### AIM
Copy out all of the material exactly as presented.
--- start RECORDS ---
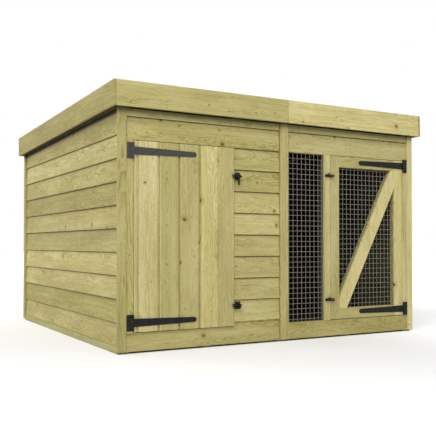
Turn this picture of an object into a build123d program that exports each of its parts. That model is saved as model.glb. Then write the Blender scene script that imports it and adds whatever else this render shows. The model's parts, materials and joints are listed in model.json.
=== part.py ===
"""Timber dog kennel with an attached mesh run, as an assembly of separate pieces.

Millimetres, +Z up. The origin is at ground level under the middle of the roof, the front
faces -Y, the kennel bay is on the left (-X) and the run bay on the right (+X).
"""
import math
import os

from build123d import *

os.makedirs("parts", exist_ok=True)

# Overall size of the walls, over the corner trims
wall_w = 1830.0
wall_d = 1725.0

# Heights above the ground
bearer_h = 32.0
floor_t = 16.0
roof_top_mid = 1237.0
trim_bottom = 8.6
side_clad_bottom = 33.0
front_lap_bottom = 117.4
opening_bottom = 94.0

# Framing timber: width on the wall and depth through it
stud_w = 46.0
stud_t = 33.0
side_stud_count = 5
back_stud_count = 6

# Lapped cladding boards, wedge shaped in section
face_depth = 20.0
board_pitch = 109.0
board_lap = 15.0
board_t_top = 4.0
board_t_bottom = 8.0
lap_clearance = 0.2
board_end_gap = 1.0
post_shadow_gap = 3.0

# Roof
roof_fall = 1.1
overhang = 33.0
fascia_h = 119.0
fascia_t = 12.0
felt_t = 3.0
felt_wall_gap = 2.0
roof_board_t = 16.0
roof_board_w = 120.0
rafter_h = 46.0
rafter_w = 33.0
rafter_count = 5
fascia_joint_x = 4.0
side_fascia_joint = 560.0

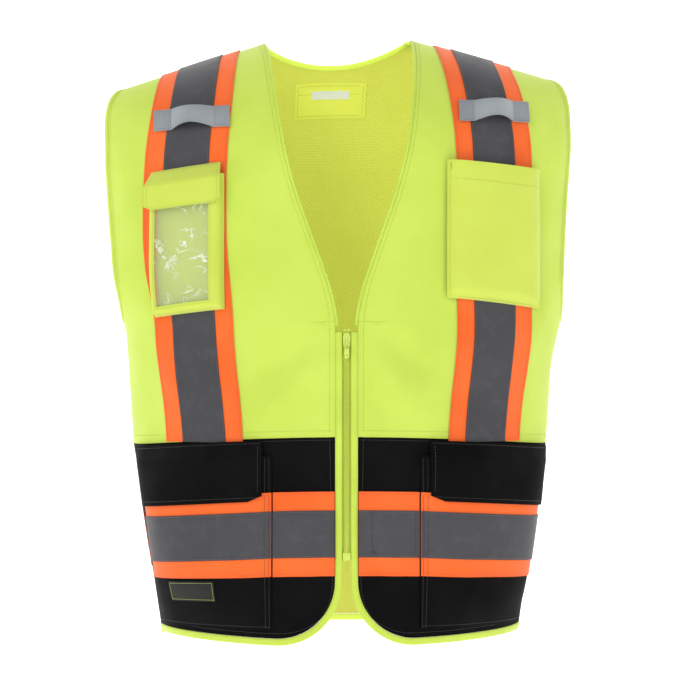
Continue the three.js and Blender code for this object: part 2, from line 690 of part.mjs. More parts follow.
--- end RECORDS ---
### CORRECT OUTPUT
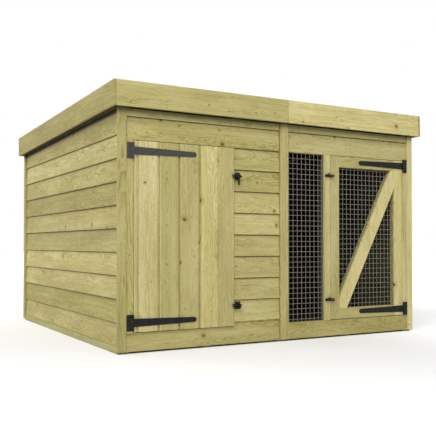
Turn this picture of an object into a build123d program that exports each of its parts. That model is saved as model.glb. Then write the Blender scene script that imports it and adds whatever else this render shows. The model's parts, materials and joints are listed in model.json.
=== part.py ===
"""Timber dog kennel with an attached mesh run, as an assembly of separate pieces.

Millimetres, +Z up. The origin is at ground level under the middle of the roof, the front
faces -Y, the kennel bay is on the left (-X) and the run bay on the right (+X).
"""
import math
import os

from build123d import *

os.makedirs("parts", exist_ok=True)

# Overall size of the walls, over the corner trims
wall_w = 1830.0
wall_d = 1725.0

# Heights above the ground
bearer_h = 32.0
floor_t = 16.0
roof_top_mid = 1237.0
trim_bottom = 8.6
side_clad_bottom = 33.0
front_lap_bottom = 117.4
opening_bottom = 94.0

# Framing timber: width on the wall and depth through it
stud_w = 46.0
stud_t = 33.0
side_stud_count = 5
back_stud_count = 6

# Lapped cladding boards, wedge shaped in section
face_depth = 20.0
board_pitch = 109.0
board_lap = 15.0
board_t_top = 4.0
board_t_bottom = 8.0
lap_clearance = 0.2
board_end_gap = 1.0
post_shadow_gap = 3.0

# Roof
roof_fall = 1.1
overhang = 33.0
fascia_h = 119.0
fascia_t = 12.0
felt_t = 3.0
felt_wall_gap = 2.0
roof_board_t = 16.0
roof_board_w = 120.0
rafter_h = 46.0
rafter_w = 33.0
rafter_count = 5
fascia_joint_x = 4.0
side_fascia_joint = 560.0

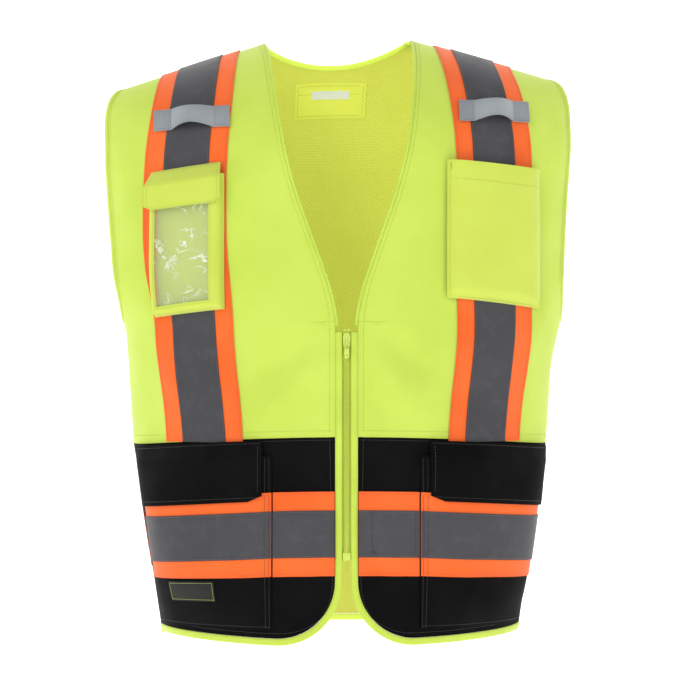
Continue the three.js and Blender code for this object: part 2, from line 690 of part.mjs. More parts follow.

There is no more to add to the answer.